Financially, it's probably best to start small cluster-wise. What I'd probably
recommend for your particular project would be using a single m1.xlarge
instance as the head node, seeing how that goes, and then adding workers as you
find it useful. Should you find that it isn't enough, it's trivially easy
using cloudman to shut the cluster down and restart with a much larger AMI.

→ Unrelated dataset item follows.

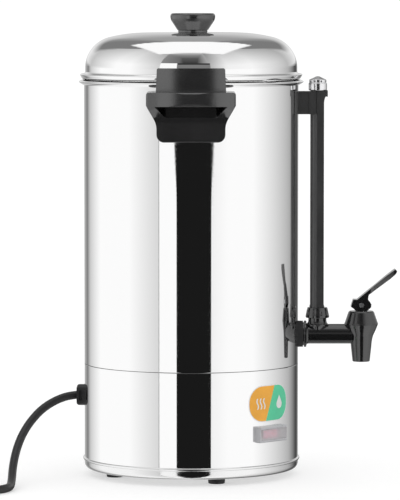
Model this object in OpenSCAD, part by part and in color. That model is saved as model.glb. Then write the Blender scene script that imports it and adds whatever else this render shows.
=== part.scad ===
// Countertop hot water urn: a single-walled steel tank on a heater skirt, with a lift-off
// lid, two moulded handles, a sight gauge and a lever tap. Millimetres, +Z up, origin on the
// floor under the centre of the tank. The tap faces -Y, the handles are at -X and +X.

/* [Body] */
// Outside diameter of the tank and of the skirt below it
body_d = 220; // [205:1:235]
// Thickness of the steel sheet
sheet_t = 0.8; // [0.6:0.1:1.2]
// Height of the seam between skirt and tank above the floor
seam_z = 115.5; // [112:0.5:130]
// Width of the line that shows at the seam
seam_gap = 0.4; // [0.2:0.1:0.8]
// Height of the tank from the seam to the top of its rolled bead
tank_h = 291.2; // [270:0.2:330]
// Height of the tank's rolled bead
rim_bead_h = 5.8; // [5:0.1:6.6]
// How far the rolled bead stands out past the tank wall
rim_bead_out = 5.3; // [4.6:0.1:5.6]
// Height of the tank's floor above the seam
floor_rise = 8; // [7:0.5:10]
// Radius of the corner between the tank's wall and floor
floor_corner_r = 8; // [4:0.5:10]
// Depth of the skirt's stepped collar inside the tank
joggle_h = 6; // [4:0.5:6.5]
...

Regarding extra nodes -- Given that you're a single user, in serial pipelines
and workflows where each job depends on the previous one it isn't useful to
have extra instances at all and you'd only waste money. If your analysis can
be done in parallel, however, say you have multiple samples all requiring the
same basic preliminary steps, then extra nodes can definitely help get the work
done much faster. You could also use cloudman's autoscaling to handle this; it
would automatically scale up the cluster (while adhering to your min/max
parameters) as necessary to process jobs as fast as possible while trimming any
idle nodes to prevent waste.
Lastly, depending on the analysis you need to do, you may find you need a high
memory instance. In this case (given your m1.xlarge head node) you can either
restart your instance using the larger node, or even simpler disable job
running on the head node in the interface and add a high memory worker instance
temporarily to handle the special demand.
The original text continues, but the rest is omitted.